Introduction
Technology was introduced, as a formal ‘subject’, into New Zealand’s compulsory education curriculum in 1993, as part of the ‘stunning’ changes which commenced at all levels in 1988. The government’s latest paper ‘Bright future: five steps ahead’ (New Zealand Government, 1999) suggests that we are about to enter, without democratic discussion and merely some whimpers, Jean-Francois Lyotard’s (1984) world of performativity whereby education systems become subsumed under wider notions concerned with the economic efficient functioning of the state. As the Hon. Max Bradford (Minister for Tertiary Education) says in that document:
The world is changing into a global market place as we go through a revolution in information and communications technology. Things we used to dream of are becoming possible at an amazing rate … Bright Future will spearhead our efforts to make New Zealand the best country to live and do business in. It’s an investment in our future.

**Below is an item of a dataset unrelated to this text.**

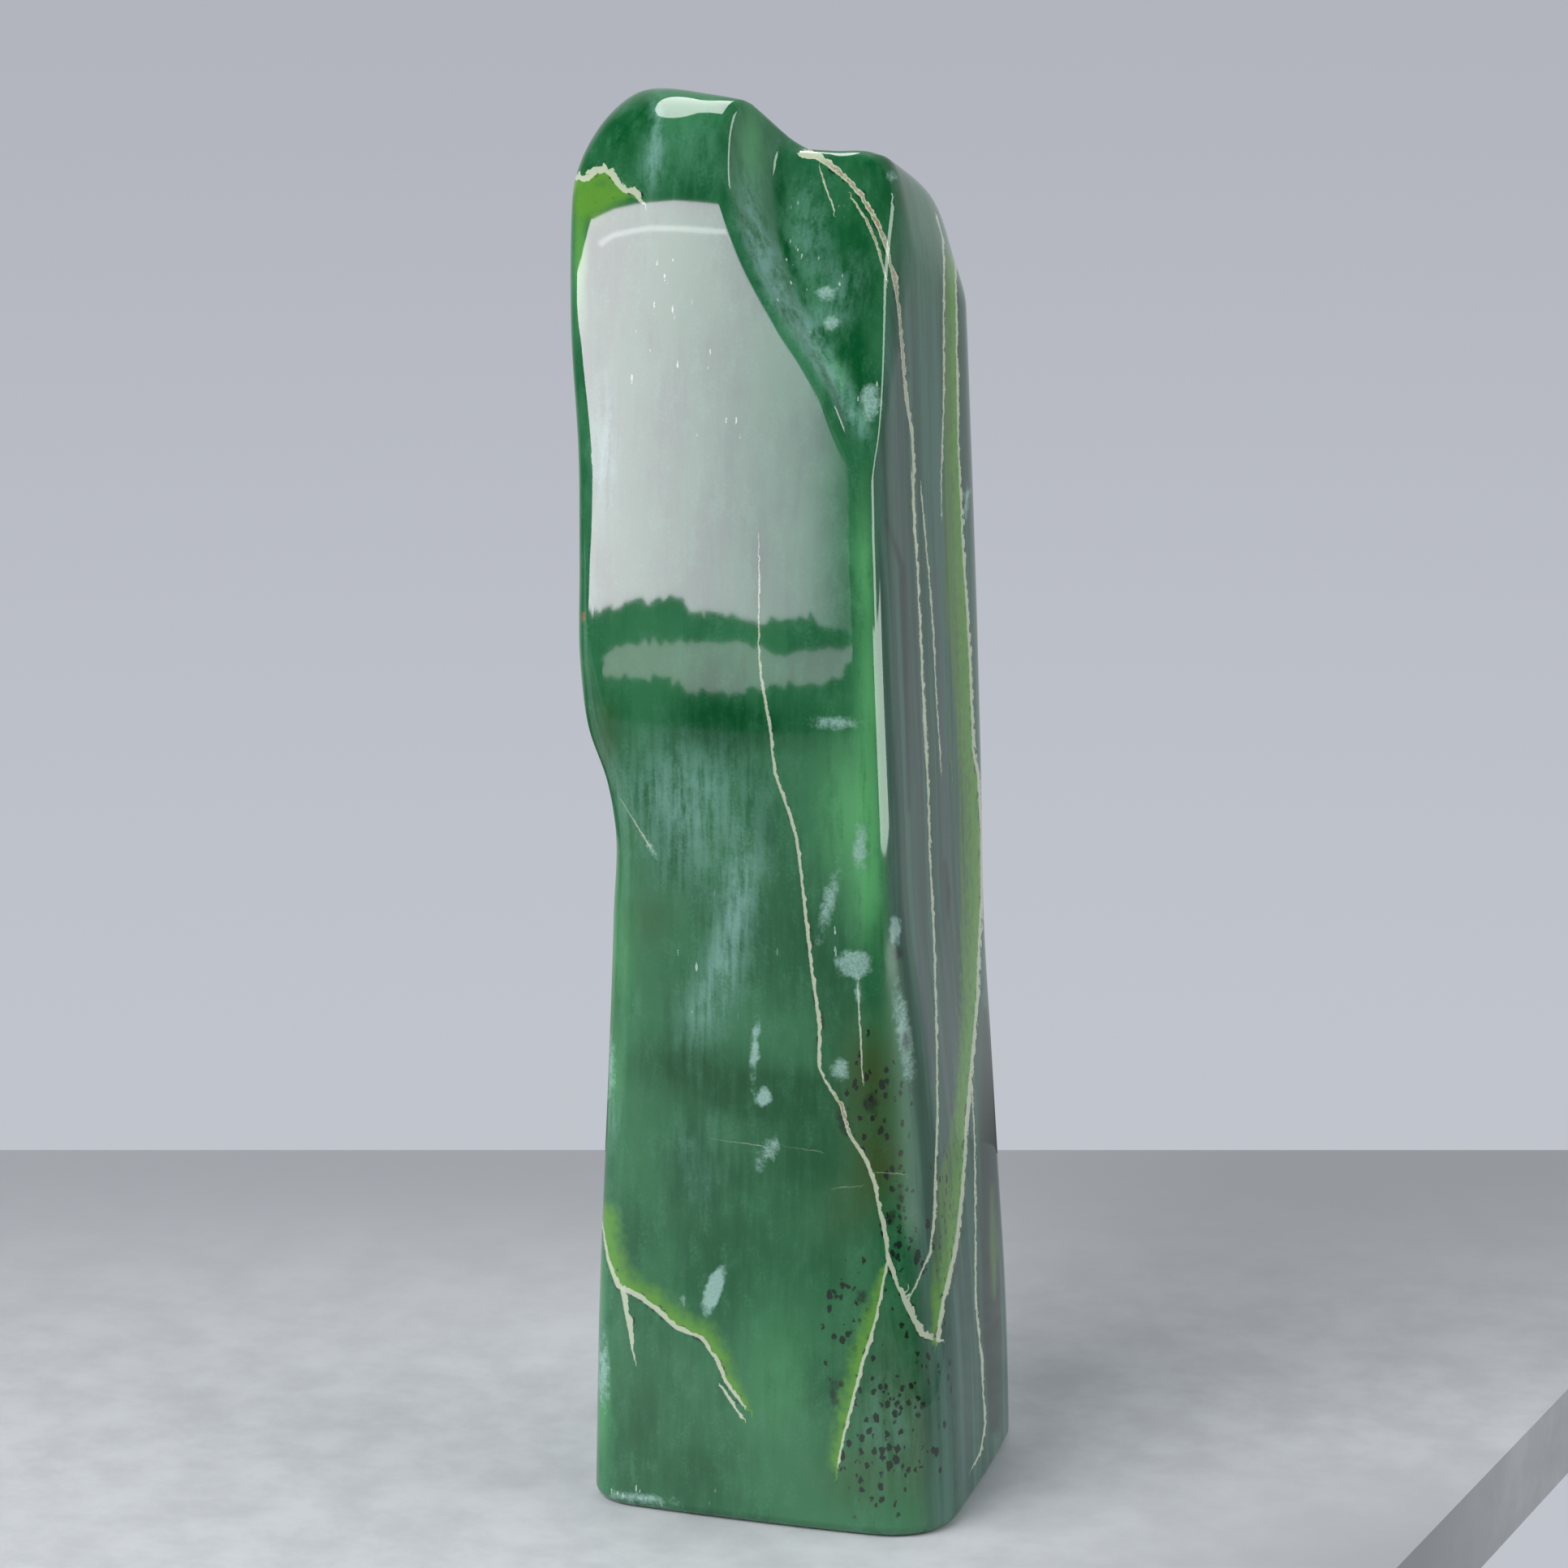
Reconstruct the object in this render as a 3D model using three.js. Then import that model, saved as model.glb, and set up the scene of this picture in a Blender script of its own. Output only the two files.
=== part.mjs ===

What is needed, according to the Ministerial contributors to that document, is the urgent and rapid development of a Knowledge Society. Their contribution to this document is then to signal provisions to be made to bring about the Knowledge Society, so as to bring education and industry together under the umbrella of performativity. This is to be achieved through the production and saleable transmission of useful knowledge through technology, and a ‘proper’ education system geared to the enhancement of both technologies and also a supporting and legitimating set of administrative structures.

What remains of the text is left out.